To be done: Repeat exactly, and only, the lines below starting at the line that contains "mesh.shade_smooth()" and ending at the line that contains "obj.matrix_world = Matrix.Identity(4)", inclusive of both.

Scripts that build objects
□ □ □ □ □ □ □

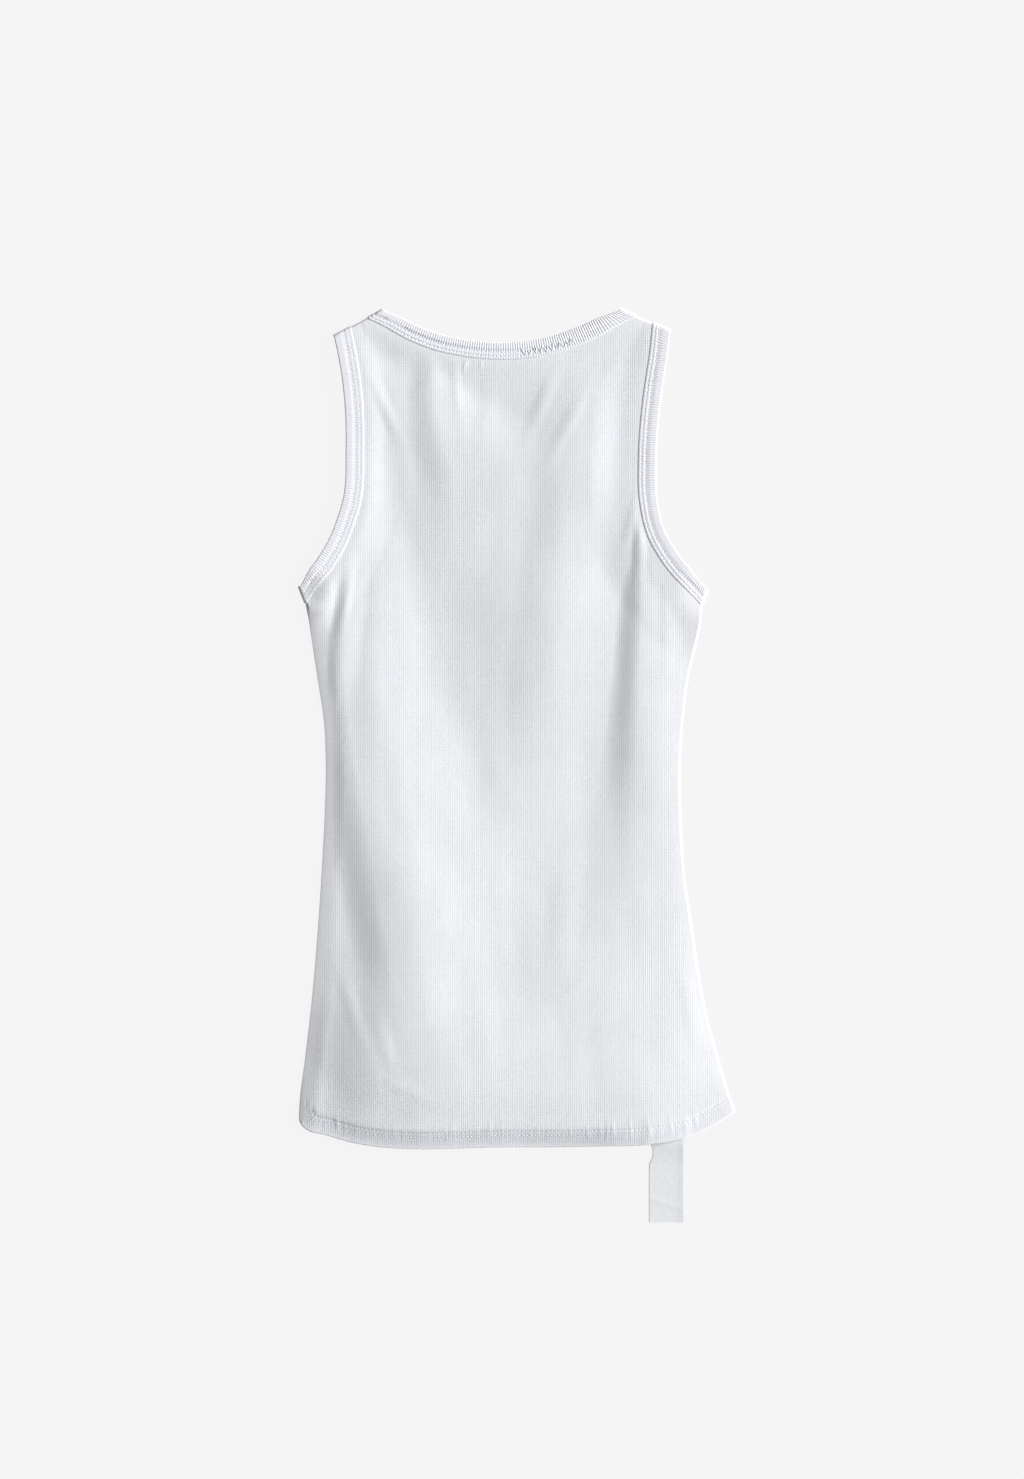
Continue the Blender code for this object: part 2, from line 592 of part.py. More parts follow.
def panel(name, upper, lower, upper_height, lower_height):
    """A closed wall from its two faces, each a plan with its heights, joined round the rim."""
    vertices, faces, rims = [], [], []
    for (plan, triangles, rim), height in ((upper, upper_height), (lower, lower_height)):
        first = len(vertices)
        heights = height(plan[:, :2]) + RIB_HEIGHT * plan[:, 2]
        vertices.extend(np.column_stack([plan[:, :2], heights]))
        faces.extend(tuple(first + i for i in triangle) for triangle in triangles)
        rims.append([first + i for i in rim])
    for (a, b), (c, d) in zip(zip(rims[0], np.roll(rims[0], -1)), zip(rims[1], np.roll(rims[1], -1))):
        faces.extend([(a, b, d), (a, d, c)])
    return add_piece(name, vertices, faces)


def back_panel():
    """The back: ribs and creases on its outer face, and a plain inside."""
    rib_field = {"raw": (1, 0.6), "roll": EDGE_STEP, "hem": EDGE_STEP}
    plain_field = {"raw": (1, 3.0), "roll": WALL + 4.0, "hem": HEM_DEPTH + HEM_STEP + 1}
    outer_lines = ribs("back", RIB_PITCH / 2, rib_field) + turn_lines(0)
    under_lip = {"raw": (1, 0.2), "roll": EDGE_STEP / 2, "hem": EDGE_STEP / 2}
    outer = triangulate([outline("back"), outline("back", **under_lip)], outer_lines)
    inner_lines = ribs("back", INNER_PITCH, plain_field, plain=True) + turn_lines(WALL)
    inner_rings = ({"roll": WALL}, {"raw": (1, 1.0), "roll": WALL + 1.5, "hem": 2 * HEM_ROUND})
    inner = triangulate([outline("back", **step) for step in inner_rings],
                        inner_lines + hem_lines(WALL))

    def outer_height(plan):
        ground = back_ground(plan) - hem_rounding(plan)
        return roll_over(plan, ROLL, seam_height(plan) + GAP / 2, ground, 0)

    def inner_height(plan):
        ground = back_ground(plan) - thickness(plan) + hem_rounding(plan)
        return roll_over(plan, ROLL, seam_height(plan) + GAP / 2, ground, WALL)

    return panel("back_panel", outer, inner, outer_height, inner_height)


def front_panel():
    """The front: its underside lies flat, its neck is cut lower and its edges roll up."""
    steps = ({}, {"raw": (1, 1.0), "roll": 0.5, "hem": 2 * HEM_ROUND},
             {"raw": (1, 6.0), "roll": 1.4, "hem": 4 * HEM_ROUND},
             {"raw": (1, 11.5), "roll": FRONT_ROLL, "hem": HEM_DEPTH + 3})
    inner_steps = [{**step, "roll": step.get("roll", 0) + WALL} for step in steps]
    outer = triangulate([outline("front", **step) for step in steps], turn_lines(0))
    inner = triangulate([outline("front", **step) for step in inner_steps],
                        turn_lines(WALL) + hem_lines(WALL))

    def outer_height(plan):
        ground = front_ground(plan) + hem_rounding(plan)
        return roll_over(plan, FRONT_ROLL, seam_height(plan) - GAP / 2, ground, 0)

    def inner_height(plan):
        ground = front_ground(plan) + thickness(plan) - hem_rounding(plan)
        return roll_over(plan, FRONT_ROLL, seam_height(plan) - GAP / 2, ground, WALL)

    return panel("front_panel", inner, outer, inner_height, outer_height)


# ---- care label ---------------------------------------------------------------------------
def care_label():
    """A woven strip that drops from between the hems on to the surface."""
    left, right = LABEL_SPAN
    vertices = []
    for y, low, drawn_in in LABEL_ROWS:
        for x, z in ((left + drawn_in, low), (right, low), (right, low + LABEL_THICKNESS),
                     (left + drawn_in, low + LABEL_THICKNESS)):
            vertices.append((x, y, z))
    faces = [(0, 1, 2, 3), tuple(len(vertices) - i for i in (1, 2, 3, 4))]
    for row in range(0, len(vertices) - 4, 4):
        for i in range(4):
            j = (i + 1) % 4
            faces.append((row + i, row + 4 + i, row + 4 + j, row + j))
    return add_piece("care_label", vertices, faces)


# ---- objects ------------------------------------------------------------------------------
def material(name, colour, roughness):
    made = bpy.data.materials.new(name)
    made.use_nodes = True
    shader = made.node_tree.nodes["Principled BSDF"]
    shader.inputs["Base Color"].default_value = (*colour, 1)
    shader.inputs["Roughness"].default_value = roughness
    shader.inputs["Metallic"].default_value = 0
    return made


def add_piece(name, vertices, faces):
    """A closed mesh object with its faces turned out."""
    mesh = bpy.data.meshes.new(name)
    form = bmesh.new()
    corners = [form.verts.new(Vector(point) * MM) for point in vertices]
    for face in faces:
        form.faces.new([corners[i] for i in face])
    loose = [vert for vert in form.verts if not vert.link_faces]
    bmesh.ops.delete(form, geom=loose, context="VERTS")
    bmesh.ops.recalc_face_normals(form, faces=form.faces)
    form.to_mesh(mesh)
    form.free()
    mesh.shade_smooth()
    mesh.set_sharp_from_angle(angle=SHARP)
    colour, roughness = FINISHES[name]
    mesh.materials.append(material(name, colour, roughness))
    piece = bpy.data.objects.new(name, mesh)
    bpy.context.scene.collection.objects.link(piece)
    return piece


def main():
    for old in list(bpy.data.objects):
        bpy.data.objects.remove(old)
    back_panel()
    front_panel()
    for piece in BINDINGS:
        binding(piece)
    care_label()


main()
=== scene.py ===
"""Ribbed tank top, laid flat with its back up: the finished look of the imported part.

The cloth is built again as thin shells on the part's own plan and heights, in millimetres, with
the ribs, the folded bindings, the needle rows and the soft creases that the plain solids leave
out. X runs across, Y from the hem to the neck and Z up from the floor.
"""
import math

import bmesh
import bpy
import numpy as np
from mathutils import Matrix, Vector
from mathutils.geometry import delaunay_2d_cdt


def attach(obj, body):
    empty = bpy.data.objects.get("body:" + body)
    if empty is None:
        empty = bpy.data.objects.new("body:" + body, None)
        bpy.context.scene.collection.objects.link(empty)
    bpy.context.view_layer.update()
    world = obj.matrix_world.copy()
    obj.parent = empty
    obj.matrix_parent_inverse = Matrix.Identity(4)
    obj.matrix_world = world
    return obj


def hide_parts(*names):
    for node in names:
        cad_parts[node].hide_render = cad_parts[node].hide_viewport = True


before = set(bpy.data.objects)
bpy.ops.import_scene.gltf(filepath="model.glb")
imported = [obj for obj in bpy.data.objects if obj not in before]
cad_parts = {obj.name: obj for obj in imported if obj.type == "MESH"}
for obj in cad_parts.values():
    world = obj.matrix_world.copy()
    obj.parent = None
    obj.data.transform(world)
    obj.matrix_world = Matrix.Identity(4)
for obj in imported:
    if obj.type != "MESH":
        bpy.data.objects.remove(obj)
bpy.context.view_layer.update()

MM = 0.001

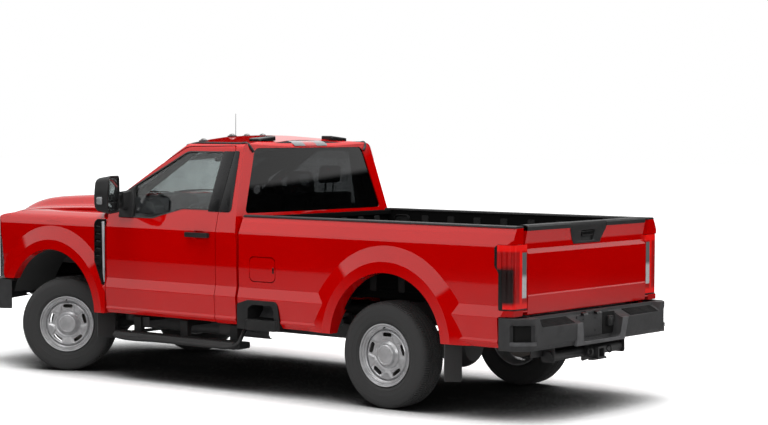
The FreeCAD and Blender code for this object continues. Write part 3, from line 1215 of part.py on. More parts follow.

□ □ □ □ □ □ □

Result of this exercise:
    mesh.shade_smooth()
    mesh.set_sharp_from_angle(angle=SHARP)
    colour, roughness = FINISHES[name]
    mesh.materials.append(material(name, colour, roughness))
    piece = bpy.data.objects.new(name, mesh)
    bpy.context.scene.collection.objects.link(piece)
    return piece


def main():
    for old in list(bpy.data.objects):
        bpy.data.objects.remove(old)
    back_panel()
    front_panel()
    for piece in BINDINGS:
        binding(piece)
    care_label()


main()
=== scene.py ===
"""Ribbed tank top, laid flat with its back up: the finished look of the imported part.

The cloth is built again as thin shells on the part's own plan and heights, in millimetres, with
the ribs, the folded bindings, the needle rows and the soft creases that the plain solids leave
out. X runs across, Y from the hem to the neck and Z up from the floor.
"""
import math

import bmesh
import bpy
import numpy as np
from mathutils import Matrix, Vector
from mathutils.geometry import delaunay_2d_cdt


def attach(obj, body):
    empty = bpy.data.objects.get("body:" + body)
    if empty is None:
        empty = bpy.data.objects.new("body:" + body, None)
        bpy.context.scene.collection.objects.link(empty)
    bpy.context.view_layer.update()
    world = obj.matrix_world.copy()
    obj.parent = empty
    obj.matrix_parent_inverse = Matrix.Identity(4)
    obj.matrix_world = world
    return obj


def hide_parts(*names):
    for node in names:
        cad_parts[node].hide_render = cad_parts[node].hide_viewport = True


before = set(bpy.data.objects)
bpy.ops.import_scene.gltf(filepath="model.glb")
imported = [obj for obj in bpy.data.objects if obj not in before]
cad_parts = {obj.name: obj for obj in imported if obj.type == "MESH"}
for obj in cad_parts.values():
    world = obj.matrix_world.copy()
    obj.parent = None
    obj.data.transform(world)
    obj.matrix_world = Matrix.Identity(4)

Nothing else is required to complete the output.